Try these small shifts:
1. Praise people when they update
When someone says, “You know what, I think I was wrong,” don’t respond with “Finally.”
Say:
- “That’s cool, thanks for saying it out loud.”
- “Honestly, I respect that a lot.”
You’re rewarding the behavior you want more of.
2. Model nuance in public
Post things like:
- “I changed my mind about X after talking to someone directly affected.”
- “You can tell I’m still thinking this through, so I’m open to good sources.”
You give other people permission to be in-process too.

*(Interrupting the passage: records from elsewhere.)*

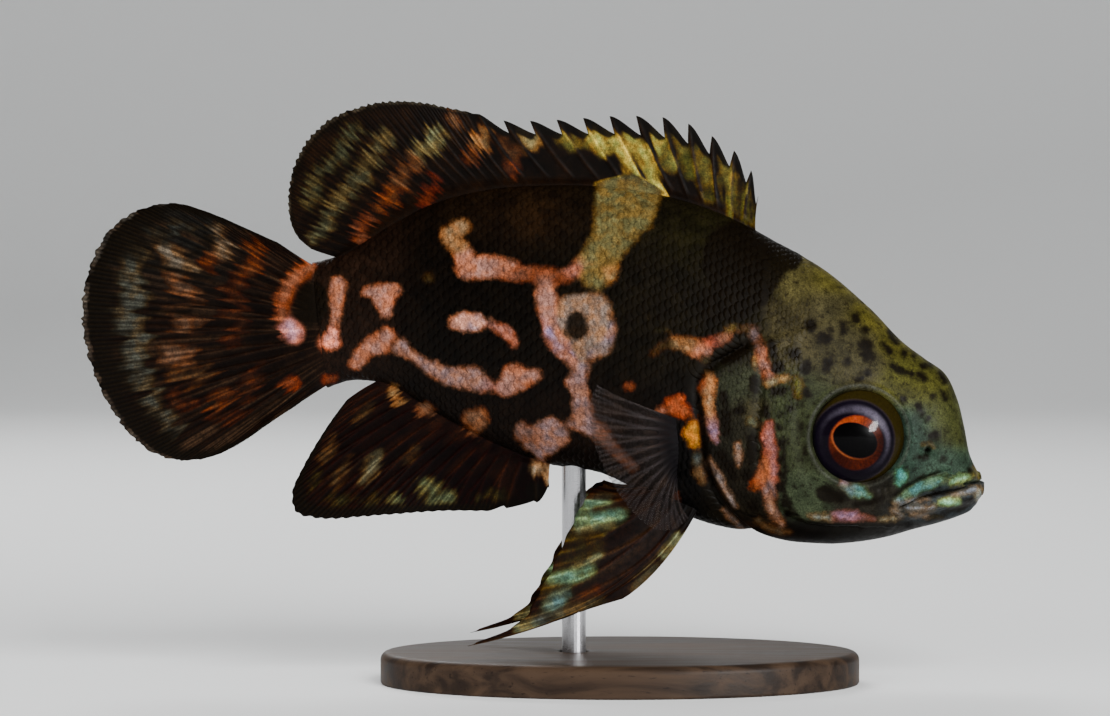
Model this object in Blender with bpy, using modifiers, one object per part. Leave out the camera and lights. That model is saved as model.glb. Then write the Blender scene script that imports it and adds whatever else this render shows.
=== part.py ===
"""Life-size model of a young oscar fish, held over a small oval display stand by one rod.

X runs forward from the middle of the stand to the snout, Z runs up from the table, and the fish's
right side faces -Y. The fish is pitched head-down, as it swims in the photo. Sizes are in millimetres
and are turned into metres by MM when the meshes are made.
"""

from math import ceil, copysign, cos, pi, radians, sin

import bmesh
import bpy
from mathutils import Matrix, Vector

MM = 0.001
GAP = 0.3
AHEAD, BELOW, ABOVE = 60.0, 0.0, 70.0
CUTTER_HALF_DEPTH = 20.0

# Each body station from snout to tail stalk: back (x, z), belly (x, z), half width, the widest level as a
# share of the way from belly to back, and the fullness of the section above and below that level.
BODY_STATIONS = [
    ((35.8, 21.3), (36.1, 18.9), 1.5, 0.50, 2.2, 2.2),
    ((34.95, 23.2), (35.4, 17.5), 2.7, 0.45, 2.2, 2.2),
    ((34.4, 26.0), (33.8, 16.7), 3.6, 0.42, 2.2, 2.2),
    ((33.7, 28.7), (31.6, 16.0), 4.3, 0.42, 2.3, 2.2),
    ((32.5, 31.1), (29.2, 15.4), 4.9, 0.42, 2.4, 2.2),
    ((30.4, 32.65), (26.6, 14.7), 5.4, 0.44, 2.4, 2.2),
    ((28.0, 34.5), (23.6, 14.3), 5.9, 0.45, 2.3, 2.2),
    ((24.8, 37.8), (20.2, 14.3), 6.4, 0.44, 2.2, 2.2),
    ((20.4, 41.5), (16.6, 14.6), 6.8, 0.43, 2.0, 2.2),
    ((15.6, 44.2), (12.6, 15.3), 7.0, 0.43, 1.9, 2.1),
    ((10.4, 46.9), (8.2, 16.3), 7.0, 0.44, 1.85, 2.0),
    ((5.0, 48.7), (3.4, 18.5), 6.8, 0.45, 1.8, 2.0),
    ((-1.0, 49.7), (-1.8, 21.1), 6.3, 0.46, 1.8, 2.0),
    ((-7.0, 49.9), (-7.4, 22.1), 5.7, 0.47, 1.8, 1.9),
    ((-13.0, 49.5), (-13.0, 24.3), 4.9, 0.48, 1.8, 1.9),
    ((-18.6, 48.1), (-18.2, 27.0), 4.0, 0.49, 1.8, 1.9),
    ((-23.6, 45.5), (-22.8, 29.8), 3.1, 0.50, 1.9, 1.9),
    ((-27.6, 43.0), (-26.6, 30.4), 2.4, 0.50, 2.0, 2.0),
    ((-30.8, 42.1), (-29.3, 29.6), 1.8, 0.50, 2.0, 2.0),
]
SNOUT_TIP = (36.2, 20.2)
HEAD_STATIONS, HEAD_ROWS, TRUNK_ROWS = 10, 4, 3
RING_POINTS = 44

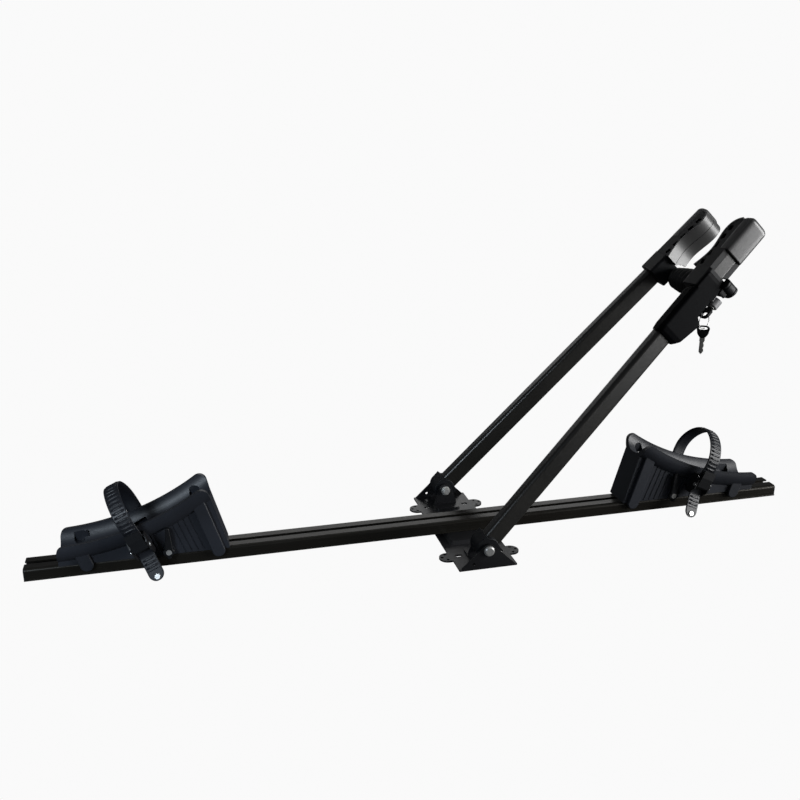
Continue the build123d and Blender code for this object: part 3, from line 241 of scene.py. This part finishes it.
def grid_mesh(name: str, points: np.ndarray, wrap_rows: bool, wrap_columns: bool) -> bpy.types.Object:
    """Make a smooth quad surface from a grid of points.

    Args:
        name: The object's name.
        points: Rows x columns x 3, in metres.
        wrap_rows: Join the last row to the first.
        wrap_columns: Join the last column to the first.

    Returns:
        The object, at the world origin.
    """
    rows, columns = points.shape[:2]
    row = np.arange(rows if wrap_rows else rows - 1)
    column = np.arange(columns if wrap_columns else columns - 1)
    r, c = np.meshgrid(row, column, indexing="ij")
    r2, c2 = (r + 1) % rows, (c + 1) % columns
    corners = [r * columns + c, r2 * columns + c, r2 * columns + c2, r * columns + c2]
    faces = np.stack(corners, axis=-1).reshape(-1, 4)
    mesh = bpy.data.meshes.new(name)
    mesh.from_pydata(points.reshape(-1, 3).tolist(), [], faces.tolist())
    mesh.polygons.foreach_set("use_smooth", np.ones(len(faces), dtype=bool))
    mesh.update()
    obj = bpy.data.objects.new(name, mesh)
    bpy.context.scene.collection.objects.link(obj)
    return obj


def clamped_spline(knots: np.ndarray, first: np.ndarray, last: np.ndarray, count: int) -> np.ndarray:
    """Sample a cubic spline through points with set end slopes.

    The slopes at the inner knots solve the tridiagonal system that makes the curvature continuous; each
    span is then a Hermite cubic.

    Args:
        knots: N x 2 points.
        first: Slope at the first knot, per unit of chord length.
        last: Slope at the last knot.
        count: Number of samples.

    Returns:
        count x 2 points.
    """
    chord = np.linalg.norm(np.diff(knots, axis=0), axis=1)
    at = np.concatenate([[0], np.cumsum(chord)])
    size = len(knots)
    system = np.zeros((size, size))
    right = np.zeros((size, 2))
    system[0, 0] = system[-1, -1] = 1
    right[0], right[-1] = first, last
    inner = np.arange(1, size - 1)
    system[inner, inner - 1] = 1 / chord[:-1]
    system[inner, inner] = 2 * (1 / chord[:-1] + 1 / chord[1:])
    system[inner, inner + 1] = 1 / chord[1:]
    step = np.diff(knots, axis=0) / chord[:, None] ** 2
    right[inner] = 3 * (step[:-1] + step[1:])
    slope = np.linalg.solve(system, right)
    where = np.linspace(0, at[-1], count)
    span = np.clip(np.searchsorted(at, where, side="right") - 1, 0, size - 2)
    share = ((where - at[span]) / chord[span])[:, None]
    width = chord[span][:, None]
    start = (2 * share**3 - 3 * share**2 + 1) * knots[span]
    leave = (share**3 - 2 * share**2 + share) * width * slope[span]
    stop = (3 * share**2 - 2 * share**3) * knots[span + 1]
    arrive = (share**3 - share**2) * width * slope[span + 1]
    return start + leave + stop + arrive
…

3. Make it safe to be partially wrong
When correcting someone:
- Assume ignorance before malice
- Focus on the idea, not the person
- Offer sources, not just snark
It’s the difference between:
- “Wow, that’s an ignorant take.”
- “Hey, I used to think that too, but here’s what changed my mind.”
Same information, completely different social signal.
The Long Game: Building a Reputation for Intellectual Honesty
In a world of stubborn hot takes, you can quietly build a different kind of reputation:
- The person who argues in good faith
- The person who actually reads the article before reacting
- The person who can say “you’re right, I missed that” without combusting
That doesn’t just make you nicer to be around. It makes your opinions worth more, because people know they’ve survived contact with reality.
If you remember nothing else, keep this one sentence:
> Being wrong is inevitable. Refusing to update is optional.
The next time your brain whispers, “Stick to your guns,” ask whether the thing you’re protecting is your pride—or the actual truth.
If it’s just pride? Put the gun down. Pick the mind up.